Of Mayawati's selflessness' & lessons we need to learn
Mayawati has shown a preference for sanity over suicide. Now it is for the rest to decide their route to salvation.
Mayawati is an Indian politician but she has a great message for Pakistan. Why? She has an excellent idea for all troubled democracies, not the least her very own India. She leads one of India’s most economically-exploited and socially-abused communities of the erstwhile outcastes, the dalits.
With her base in the most populous Uttar Pradesh, Mayawati wields enough influence with her community to tip the balance in a close race elsewhere. She got zero seats, for the first time, in the 2014 Parliamentary elections despite her solid 20 per cent votes.

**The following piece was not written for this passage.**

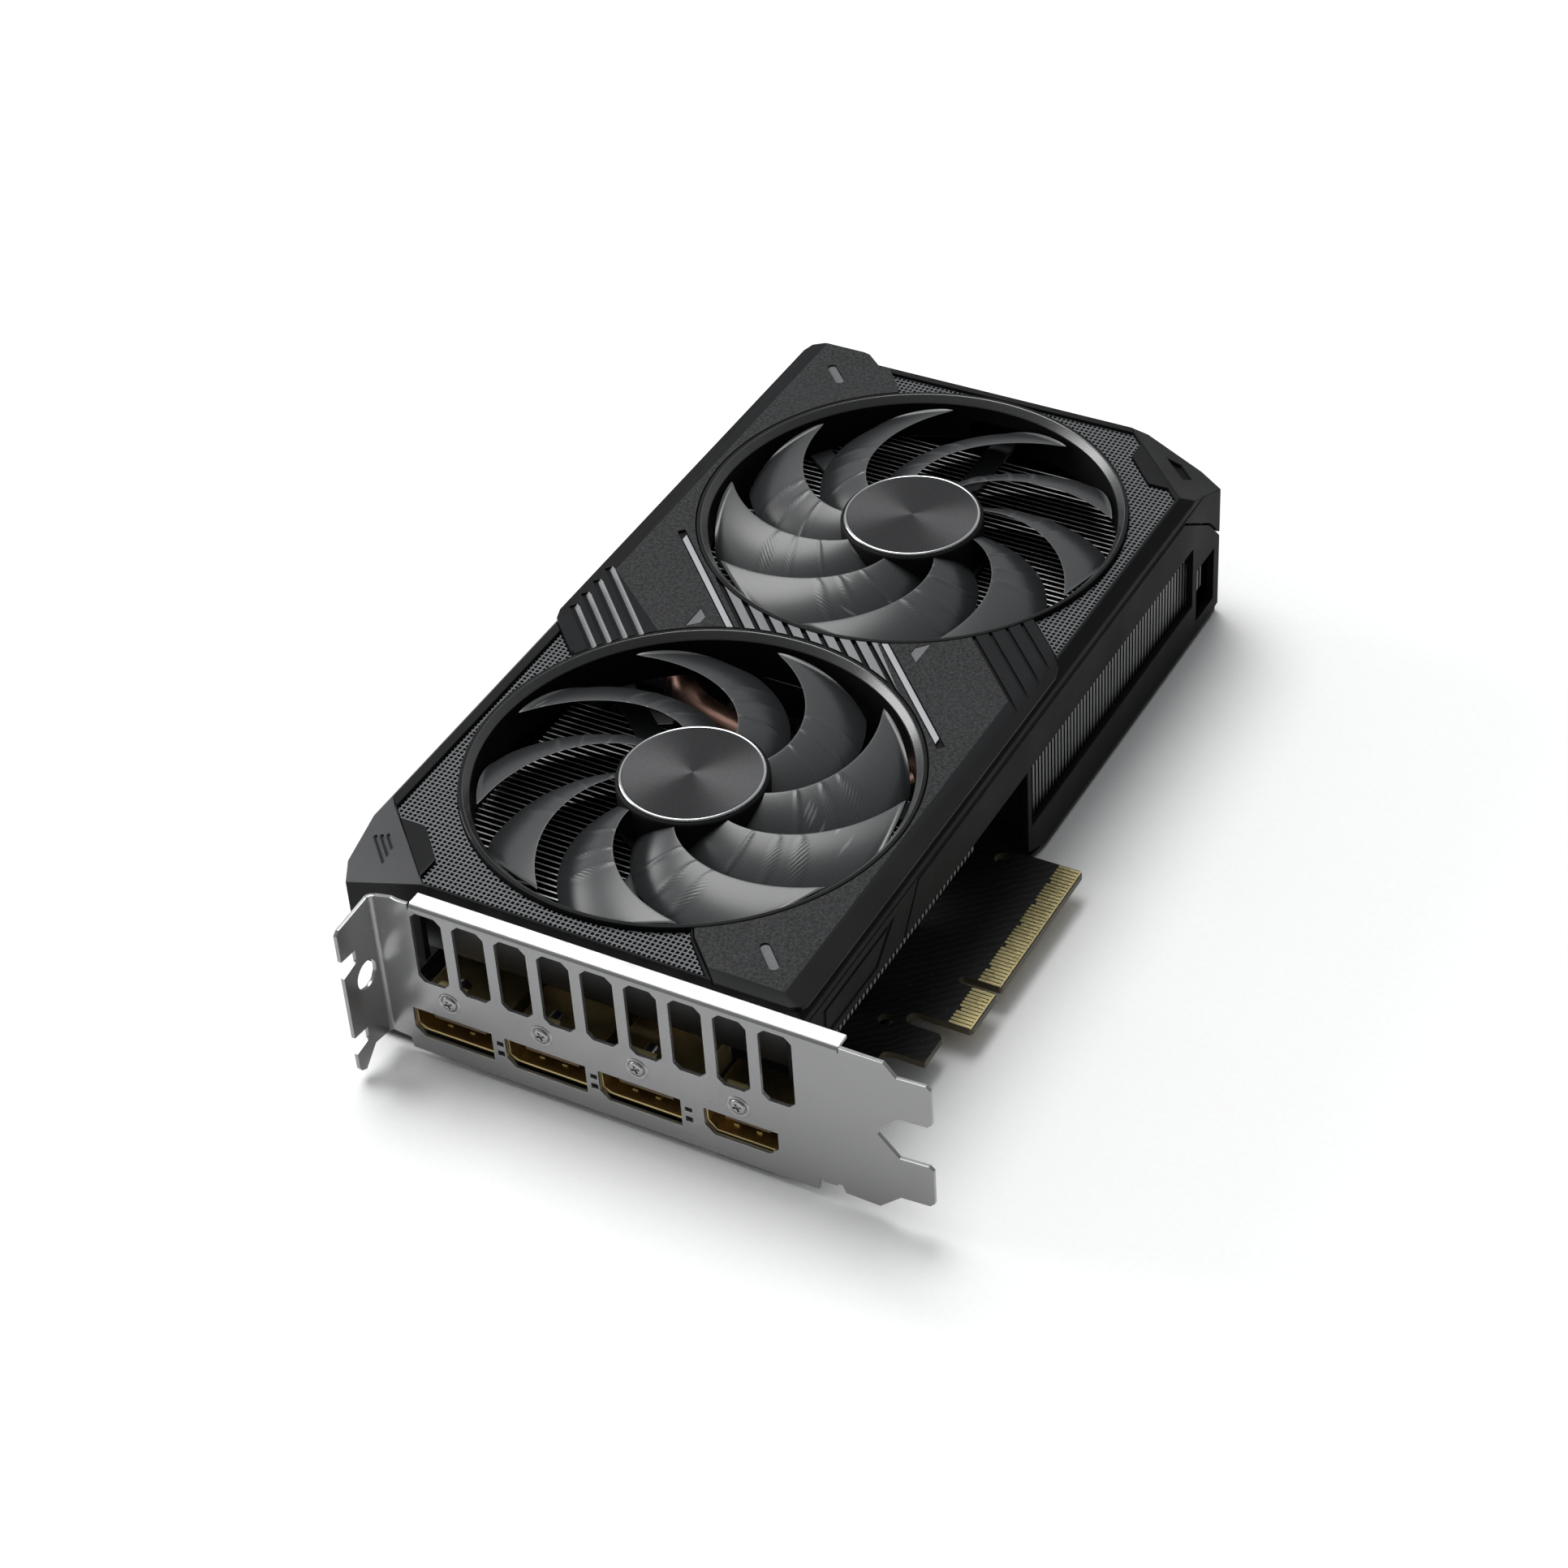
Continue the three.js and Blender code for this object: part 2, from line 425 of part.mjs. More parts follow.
const ringHole = (i, r, z0, z1) => solid(prismZ(circle(FAN_X[i], FAN_Y, r, RING_SIDES), z0, z1));
{
  const outer = cut(solid(prismZ(corner.outline, SHROUD.z0, SHROUD.z1)), wedge(...TAIL_FACET).intersect(tailZone), wedge(...FRONT_FACET).intersect(frontZone));
  const innerPts = inset(corner.outline, WALL);
  const hollow = cut(solid(prismZ(innerPts, SHROUD.z0 - 5, SHROUD.z1 - 2.4)), wedge(...lowered(TAIL_FACET, 2.4)).intersect(tailZone), wedge(...lowered(FRONT_FACET, 2.4)).intersect(frontZone));
  let body = cut(outer, hollow);
  // deep ring walls around the fans
  for (const i of [0, 1]) body = body.add(solid(prismZ(circle(FAN_X[i], FAN_Y, RIM_R + 1.1, RING_SIDES), 24.3, TOP_Z)));
  for (const i of [0, 1]) {
    body = cut(body, ringHole(i, RING_R, 10, 40));
    body = cut(body, solid(turned([[0, TOP_Z - 1.1], [RING_R, TOP_Z - 1.1], [RIM_R + 0.02, TOP_Z + 0.02], [RIM_R + 0.02, 40], [0, 40]], FAN_X[i], FAN_Y, RING_SIDES)));
  }
  // mesh recesses
  for (const pts of [meshFront, meshRear]) {
    let recess = solid(prismZ(pts, SHROUD.z1 - 1.4, 40));
    for (const i of [0, 1]) recess = cut(recess, ringHole(i, RIM_R + 1.1, 0, 50));
    body = cut(body, recess);
  }
  // seat of the diagonal cover
  let seat = solid(prismZ(coverOutline, SHROUD.z1 - 1.0, 40));
  for (const i of [0, 1]) seat = cut(seat, ringHole(i, RIM_R + 1.1, 0, 50));
  body = cut(body, seat);
  // along both long sides the shroud ends at the seam with the lower shell
  const seam = [[51.0, SEAM_Z], [178.0, SEAM_Z], [192.0, 20.4], [199.0, 13.0], [199.0, 0], [44.0, 0], [44.0, 19.3]];
  const seamBack = [[96.0, SEAM_Z], [210.0, SEAM_Z], [210.0, 0], [96.0, 0]];
  body = cut(body, solid(prismY(seam, 20, 29.8)), solid(prismY(seamBack, 130.0, 140)));
  body = cut(body, solid(block(195, 215, 52.7, 140.0, 0, SEAM_Z)));
  // skirt over the board on the connector side
  body = cut(body, solid(block(0, 60.0, 20, 29.8, 0, 19.3)));
  // deep skirt along the flange side, then the supply-connector notch in it
  body = join(body, solid(block(11.0, 98.8, SHROUD.y1 - WALL, SHROUD.y1, 1.6, SHROUD.z0 + 0.4)));
  body = cut(body, solid(block(70.5, 94.7, 126, 140, 0, 16.5)));
  // the short end behind the bracket stays open for exhaust air
  body = cut(body, solid(block(0, 8.4, 32.0, 112.0, 0, 31.2)));
  add('shroud_frame', body, 'plastic');
}
// diagonal cover plate with its ribs and grooves
{
  let cover = solid(prismZ(inset(coverOutline, 0.15), SHROUD.z1 - 0.98, TOP_Z));
  for (const i of [0, 1]) cover = cut(cover, ringHole(i, RIM_R + 1.3, 0, 50));
  const d = Math.PI / 4;
  const slot = (x, y, length, width, deep, turn = d) => {
    const g = new THREE.BoxGeometry(length, width, deep * 2);
    g.rotateZ(turn);
    g.translate(x, y, TOP_Z);
    return solid(g);
  };
  // accent bars sit in pockets
  const bars = [[111.6, 107.65, 34.6], [96.3, 52.15, 34.6]];
  const cuts = bars.map(([x, y, l]) => slot(x, y, l + 0.4, 1.9, 0.62));
  // rib field between the fans
  for (let i = -4; i <= 4; i += 1) cuts.push(slot(103.95, 79.9 + i * 4.05, 26, 1.0, 0.5));
  // groove groups at both ends of the rib band
  for (let i = 0; i < 4; i += 1) {
    const k = 86.4 + i * 4.75;
    cuts.push(slot(k, 122.8 - i * 1.2, 13.4 + i * 2.6, 1.1, 0.5));
    cuts.push(slot(207.9 - k, 159.8 - (122.8 - i * 1.2), 13.4 + i * 2.6, 1.1, 0.5));
  }
  // two small oblong insets
  for (const [x, y] of [[192.7, 119.7], [14.9, 40.1]]) cuts.push(slot(x, y, 7.0, 1.9, 0.4));
  cover = cut(cover, ...cuts);
  add('centre_cover', cover, 'panel');
  bars.forEach(([x, y, l], i) => {
    const g = new THREE.BoxGeometry(l, 1.4, 0.55);
    g.rotateZ(d);
    g.translate(x, y, TOP_Z - 0.3);
    add(`accent_bar_${i + 1}`, cut(solid(g), ringHole(0, RIM_R + 1.6, 0, 50), ringHole(1, RIM_R + 1.6, 0, 50)), 'accent');
  });
}
// mesh inserts lie in their recesses
[meshFront, meshRear].forEach((pts, i) => {
  let insert = solid(prismZ(inset(pts, 0.25), SHROUD.z1 - 1.35, SHROUD.z1 - 0.75));
  insert = cut(insert, ringHole(i, RIM_R + 1.4, 0, 50), solid(prismZ(inset(coverOutline, -0.2), 0, 50)));
  add(`mesh_insert_${i + 1}`, insert, 'mesh');
});

// ---------------------------------------------------------------- lower shell and backplate
{
  const outline = [
    [99.2, SHROUD.y0], [197.6, SHROUD.y0], [200.4, 33.6], [SHROUD.x1 + 0.8, 51.0], [SHROUD.x1 + 0.8, SHROUD.y1], [99.2, SHROUD.y1],
  ];
  const inner = [
    [90, SHROUD.y0 + WALL], [196.5, SHROUD.y0 + WALL], [199.0, 34.2], [SHROUD.x1 - 0.8, 51.2], [SHROUD.x1 - 0.8, SHROUD.y1 - WALL], [90, SHROUD.y1 - WALL],
  ];
  let shell = solid(prismZ(outline, BACK_Z1 + 0.05, SEAM_Z - 0.3));
  shell = cut(shell, solid(prismZ(inner, -20, 60)));
  // connector-side wall: stepped front end and the seam that drops towards the tail
  const side = [
    [44.6, 19.3], [51.4, SEAM_Z - 0.3], [177.7, SEAM_Z - 0.3], [191.6, 20.1], [197.6, 13.6], [203.0, 13.6], [203.0, BACK_Z1 + 0.05],
    [106.0, BACK_Z1 + 0.05], [99.2, -1.6], [99.2, 19.3],
  ];
  shell = cut(shell, solid(block(30, 215, 20, 34.0, -20, 60)));
  shell = join(shell, solid(prismY(side, SHROUD.y0, SHROUD.y0 + WALL)).intersect(solid(prismZ([[30, 20], [197.6, 20], [197.6, SHROUD.y0], [200.4, 33.6], [200.4, 40], [30, 40]], -20, 60))));
  shell = join(shell, solid(prismZ([[196.0, SHROUD.y0], [197.6, SHROUD.y0], [200.4, 33.6], [200.4, 34.4], [198.9, 34.4], [198.7, 33.9], [196.0, 28.6]], BACK_Z1 + 0.05, 13.6)));
  shell = cut(shell, solid(block(185, 215, 34, 53.0, SHROUD.z0 - 0.3, 60)));
  // fin window in the connector-side wall and the tail outlet
  shell = cut(shell, solid(block(101.0, 182.8, 20, 32, 4.0, 19.4)));
  shell = cut(shell, solid(block(185.0, 194.6, 20, 30.5, -1.6, 12.0)));
  shell = cut(shell, solid(block(196, 215, 60.0, 122.0, -0.5, 12.0)));
  add('lower_shell', shell, 'plastic');
}
{
  const outline = [
    [2.0, 33.0], [30.0, 33.0], [99.0, 33.0], [100.6, 29.0], [107.0, SHROUD.y0], [196.0, SHROUD.y0], [200.4, 34.6], [203.6, 52.0], [203.6, 130.4], [202.1, SHROUD.y1],
    [7.0, SHROUD.y1], [2.0, 127.0],
  ];
  const holes = [circle(94.0, 108.6, 1.6, 16), circle(7.5, 118.4, 1.6, 16)];
  for (let i = 0; i < 9; i += 1) {
    const y = 44 + i * 9;
    holes.push([[112, y], [190, y], [190, y + 4], [112, y + 4]]);
  }
  add('backplate', prismZ(outline, BACK_Z0, BACK_Z1, holes), 'back');
}

// ---------------------------------------------------------------- fans
const BLADE_Z0 = 25.7, BLADE_Z1 = 33.2;
// one swept blade as a closed loft between the hub and the tip
function blade(sense, turn) {
  const rows = 4, pos = [], idx = [];
  const r0 = HUB_R - 0.8, r1 = BLADE_TIP_R;
  for (let i = 0; i <= rows; i += 1) {
    const t = i / rows, r = r0 + (r1 - r0) * t;
    const sweep = sense * (0.98 * Math.pow(t, 1.15));
    const span = (0.62 - 0.13 * t);
    const zl = BLADE_Z0 + 1.0 * t, zh = BLADE_Z1 - 0.6 - 0.8 * t;
    for (const [u, side] of [[0, 1], [0.5, 1], [1, 1], [1, -1], [0.5, -1], [0, -1]]) {
      const a = turn + sweep + sense * (u - 0.5) * span;
      const z = zl + (zh - zl) * u + 0.55 * side + 0.7 * Math.sin(Math.PI * u);
      pos.push(r * Math.cos(a), r * Math.sin(a), z);
    }
  }
  const k = 6;
  for (let i = 0; i < rows; i += 1) {
    for (let j = 0; j < k; j += 1) {
      const a = i * k + j, b = i * k + ((j + 1) % k), c = a + k, d = b + k;
      idx.push(a, b, c, b, d, c);
    }
  }
  for (const [base, flip] of [[0, true], [rows * k, false]]) {
    for (const [p, q, s] of [[0, 1, 5], [1, 4, 5], [1, 2, 4], [2, 3, 4]]) {
      if (flip) idx.push(base + p, base + s, base + q); else idx.push(base + p, base + q, base + s);
    }
  }
  const g = new THREE.BufferGeometry();
  g.setAttribute('position', new THREE.Float32BufferAttribute(pos, 3));
  if (sense < 0) for (let i = 0; i < idx.length; i += 3) [idx[i + 1], idx[i + 2]] = [idx[i + 2], idx[i + 1]];
  g.setIndex(idx);
  return g;
}
function oriented(g) {
  // turn the loft inside out if its volume comes out negative
  const p = g.attributes.position, ix = g.index.array;
  let v = 0;
  const a = new THREE.Vector3(), b = new THREE.Vector3(), c = new THREE.Vector3();
  for (let i = 0; i < ix.length; i += 3) {
    a.fromBufferAttribute(p, ix[i]); b.fromBufferAttribute(p, ix[i + 1]); c.fromBufferAttribute(p, ix[i + 2]);
    v += a.dot(b.cross(c));
  }
  if (v < 0) for (let i = 0; i < ix.length; i += 3) { const t = ix[i + 1]; ix[i + 1] = ix[i + 2]; ix[i + 2] = t; }
  return g;
}
FAN_X.forEach((fx, i) => {
  const n = i + 1, sense = i === 0 ? 1 : -1;
  // rotor: cup-shaped hub with nine blades
  let rotor = solid(turned([
    [1.0, 32.0], [12.6, 32.0], [12.6, 25.2], [HUB_R, 25.2], [HUB_R, 33.0], [HUB_R - 0.6, 33.6], [1.0, 33.6], [1.0, 32.0],
  ], 0, 0, 27));
  for (let k = 0; k < BLADES; k += 1) {
    let b = solid(oriented(blade(sense, (2 * Math.PI * k) / BLADES + 0.25)));
    b = cut(b, solid(turned([[0, 10], [13.6, 10], [13.6, 50], [0, 50]], 0, 0, 27)));
    rotor = rotor.add(b);
  }
  add(`fan_${n}_rotor`, rotor.translate([fx, FAN_Y, 0]), 'blade');
  add(`fan_${n}_hub_cap`, turned([[0, 33.62], [CAP_R, 33.62], [CAP_R, 33.9], [CAP_R - 0.25, 34.07], [0, 34.07]], fx, FAN_Y, 32), 'cap');
  add(`fan_${n}_shaft`, turned([[0, 24.8], [0.9, 24.8], [0.9, 33.58], [0, 33.58]], fx, FAN_Y, 12), 'steel');
  add(`fan_${n}_bearing`, turned([[1.0, 24.6], [2.6, 24.6], [2.6, 31.4], [1.0, 31.4], [1.0, 24.6]], fx, FAN_Y, 12), 'gold');
  // wound stator: ring with six poles
  {
    let st = solid(turned([[2.7, 25.4], [5.4, 25.4], [5.4, 31.0], [2.7, 31.0], [2.7, 25.4]], fx, FAN_Y, 12));
    for (let k = 0; k < 6; k += 1) {
      const arm = new THREE.BoxGeometry(7.4, 3.2, 4.6);
      arm.translate(8.2, 0, 28.2);
      arm.rotateZ((k * Math.PI) / 3);
      arm.translate(fx, FAN_Y, 0);
      st = st.add(solid(arm));
    }
    add(`fan_${n}_stator`, st, 'copper');
  }
  // support: motor base with three struts out to the ring
  {
    let base = solid(turned([[0, 23.1], [16.0, 23.1], [16.0, 24.55], [0, 24.55]], fx, FAN_Y, 30));
    for (let k = 0; k < 3; k += 1) {
      const strut = new THREE.BoxGeometry(31.0, 5.2, 1.0);
      strut.translate(30.4, 0, 23.6);
      strut.rotateZ(STRUT_ANGLES[i][k]);
      strut.translate(fx, FAN_Y, 0);
      base = base.add(solid(strut));
    }
    base = cut(base, solid(prismZ(rect(-60, 0, 0, 1), -5, -4)));
    add(`fan_${n}_support`, base, 'plastic');
  }
});

export default group;
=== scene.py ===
"""Graphics card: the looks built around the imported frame."""

import math

import bmesh
import bpy
import numpy as np
from mathutils import Matrix, Vector


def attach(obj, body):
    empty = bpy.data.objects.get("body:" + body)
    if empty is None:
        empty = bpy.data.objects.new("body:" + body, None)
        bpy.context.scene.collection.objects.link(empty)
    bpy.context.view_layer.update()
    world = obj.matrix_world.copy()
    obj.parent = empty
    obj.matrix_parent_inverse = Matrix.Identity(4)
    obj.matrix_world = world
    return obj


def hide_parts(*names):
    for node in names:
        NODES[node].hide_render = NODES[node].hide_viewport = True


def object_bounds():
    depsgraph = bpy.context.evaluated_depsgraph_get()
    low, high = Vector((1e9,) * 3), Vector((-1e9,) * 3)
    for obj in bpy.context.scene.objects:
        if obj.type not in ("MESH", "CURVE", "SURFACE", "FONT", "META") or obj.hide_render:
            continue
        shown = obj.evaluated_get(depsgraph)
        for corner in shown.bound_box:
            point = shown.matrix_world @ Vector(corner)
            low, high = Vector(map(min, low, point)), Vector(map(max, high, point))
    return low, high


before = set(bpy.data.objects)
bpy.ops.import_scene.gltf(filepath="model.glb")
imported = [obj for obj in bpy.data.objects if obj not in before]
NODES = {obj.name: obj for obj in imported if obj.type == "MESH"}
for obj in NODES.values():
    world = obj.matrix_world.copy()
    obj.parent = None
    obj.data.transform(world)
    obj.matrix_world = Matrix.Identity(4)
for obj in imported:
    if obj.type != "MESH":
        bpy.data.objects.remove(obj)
CAD_LO, CAD_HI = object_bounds()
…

The Congress won two seats in the Modi sweep — Sonia Gandhi and her son Rahul — with fewer than 8 per cent votes in their kitty. The Modi sweep showed how the upper castes were ranged against Mayawati to the extent that a party with less than half her electoral net worth ended ahead of her in the head count.
Being a dalit requires Mayawati to be of a scrupulously scientific temper unlike most Indian parties. Her Buddhism of necessity has to be a fountain of reason and scientific temper. What is the strategic selflessness that Mayawati has displayed which can be of interest to liberals and democrats in India and Pakistan? In this sense Mayawati is closer to the old Dravida parties of southern India ie avowedly rational. In her fight for social justice for the lowest in the caste heap she has embraced Muslims, Sikhs and Christians generously.
Mayawati’s message to everyone who could benefit from it goes beyond her agreeable appeal. Her message can be, in fact, a winning political strategy. Let’s call the message strategic selflessness. Given her Buddhist faith, Mayawati may even see in it the only viable route to salvation.
The trouble for ordinary men, women and children comes from the far Right, be it in Pakistan or in India, in Europe or the United States. A liberal polity allows for all ideas, including narrow ideas, to circulate freely in the belief that such ideas would wane before the magic of egalitarian democracy. The threat Mayawati faces is an Indian variant of European fascism, which never allows a liberal thought to escape its hateful vigil.
So, what is the strategic selflessness that Mayawati has displayed, which can be of interest to liberals and democrats in India and Pakistan? She first identified the mortal threat to her people and their politics. She determined it came from the advent of Prime Minister Narendra Modi’s divide-and-rule politics of hate. She calculated that if she didn’t act, her own people would discard their dalit identity to shore up Hindutva.
Using a crucial by-election to test the ground, Mayawati committed her Bahujan Samaj Party’s 20 per cent solidly transferable votes to the campaign of her erstwhile arch foe the Samajwadi Party’s kitty of 23 per cent votes. The result of the BSP-SP alliance triggered a tame defeat for Modi’s party in Phulpur and Gorakhpur LS seats in UP.
Let’s transport that idea to Pakistan and then to the rest of India. There is a fear stalking Pakistan that a combination of Right-wing religious parties would quell all hopes of Jinnah’s inclusive and open society. A combination of religious and revanchist parties of Pakistan are plotting to waylay and bury the modernist dream forever. But there is Mayawati’s wisdom to guide Pakistan out of its despair.
Why can’t Pakistanis join hands against a common fatal threat, and stay there as an invincible, open-minded people? If the PPP could assure the Sharifs, for example, that their best interests would be protected by a confluence of new thought, led by all willing parties, based on the Quaid’s tenets for Pakistan, they should easily be able to go through the storm.
For that everyone must shun the dream of becoming PM, and be willing to win the hearts of betrayed people with selflessness. They can then invite Mayawati to inaugurate their new government. There is an existential threat of religious and ethnic fratricide if the opinionated Right wing consolidates further in either country.
The Indian conundrum is more intractable. Sample the fraught chessboard. Sitaram Yechury, the re-elected chief of the CPI (M) wants to unite the Opposition to defeat the Modi government in 2019. Rahul Gandhi too wants the Opposition to unite to defeat the BJP. The Congress and the CPI(M) are bitter foes in Kerala.
For reasons of history, Congress and the CPI(M) have an axe to grind with Mamata Banerjee, the most convincing anti-Modi chief minister of West Bengal. Can they come together selflessly, though not cynically as Nitish Kumar had joined hands with Lalu Yadav in Bihar only to desert him midstream? Will Congress join hands with Delhi Chief Minister Arvind Kejriwal. How much ground will Kejriwal yield on his anti-corruption plank to link up with Mayawati and Lalu’s realpolitik? Mayawati has shown a preference for sanity over suicide. Now it is for the rest to decide their route to salvation.